Few can deny that there will be huge social, political, and economic transformation as a result of AI, robotics, and digital technologies. But there are many uncertainties about how those changes will play out, especially in the critical area of economics. Does it mean the end of work? Massive job loss? Lower wages? Slower growth? And what about productivity?
From a historical perspective, we have been at similar crossroads before said MIT Economics Professor, Daron Acemoglu, at the MIT IDE Annual Conference on May 24. Speaking about Automation and the Future of Work, Acemoglu said that many 20th-Century economists — including John Maynard Keynes and Wassily Leontief — also worried about technological unemployment in the 1930s and 1950s.
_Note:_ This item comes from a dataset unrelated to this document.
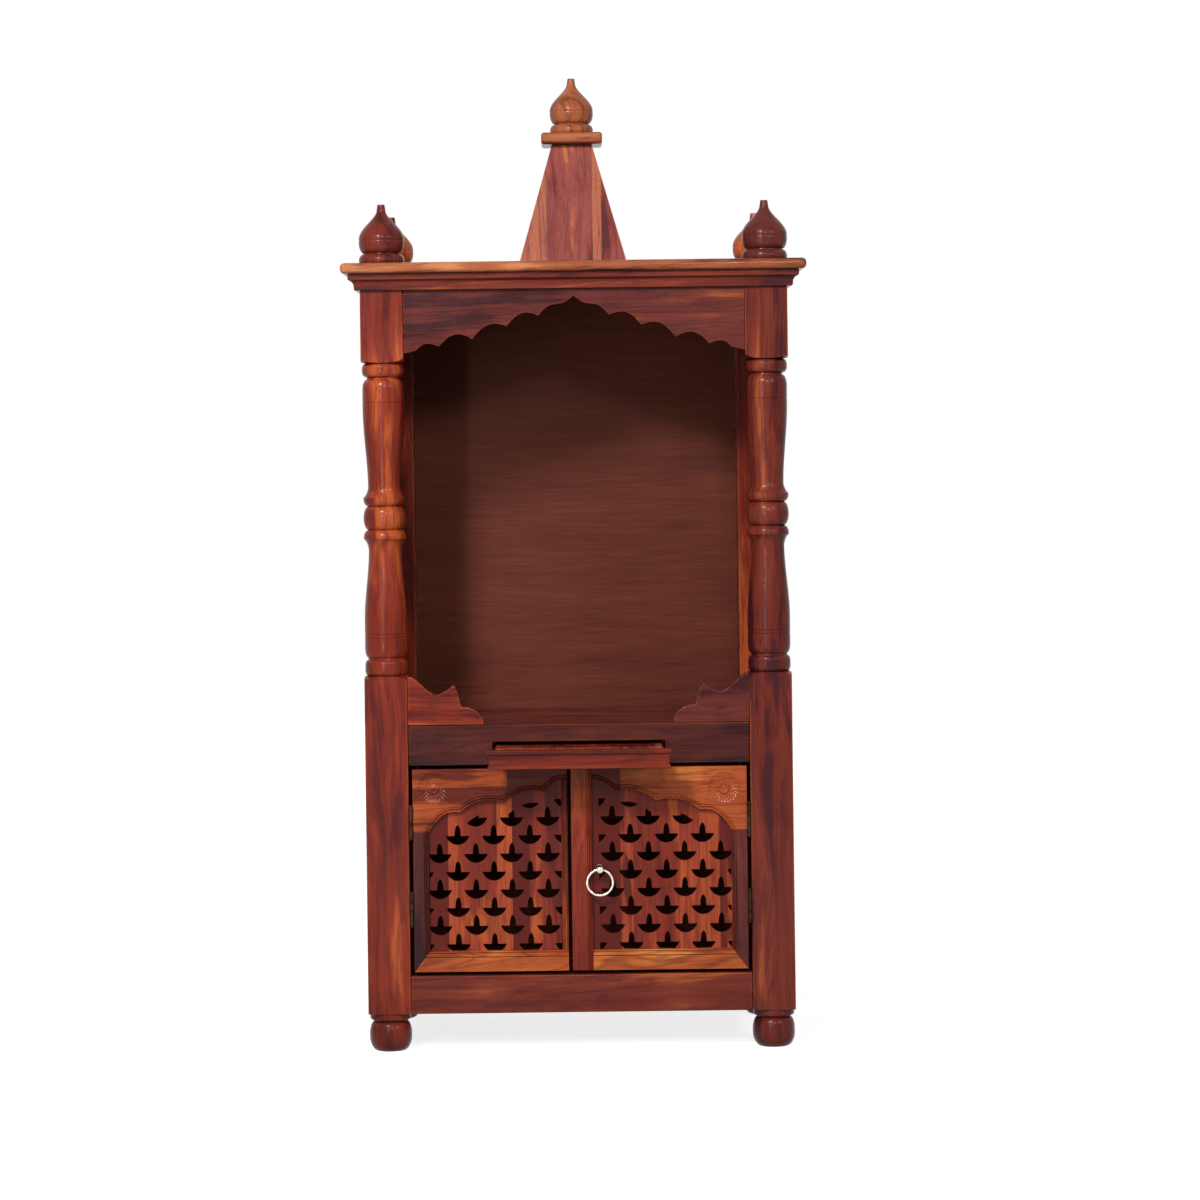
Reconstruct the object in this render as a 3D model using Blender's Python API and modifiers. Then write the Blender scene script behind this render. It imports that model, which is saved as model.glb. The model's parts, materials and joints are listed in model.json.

While there are a few similarities in the automation of work then and now, the current digital industrial revolution is very different, he said. Besides the automation of all types of administrative work — not only factory automation this time around — U.S. corporate income is being re-invested into capital (machines), not labor (people). Furthermore, on a macroeconomic level, both productivity and wages are lackluster, at best. This is true despite the productivity gains and complementary effects that usually result from “enabling technologies,” that allow humans to work more efficiently, Acemoglu said.
Most troubling are “displacement technologies,” such as robots, that are dislodging, not supplementing human workers. This type of automation is squeezing labor into narrow sets of activity without yielding higher productivity, he said.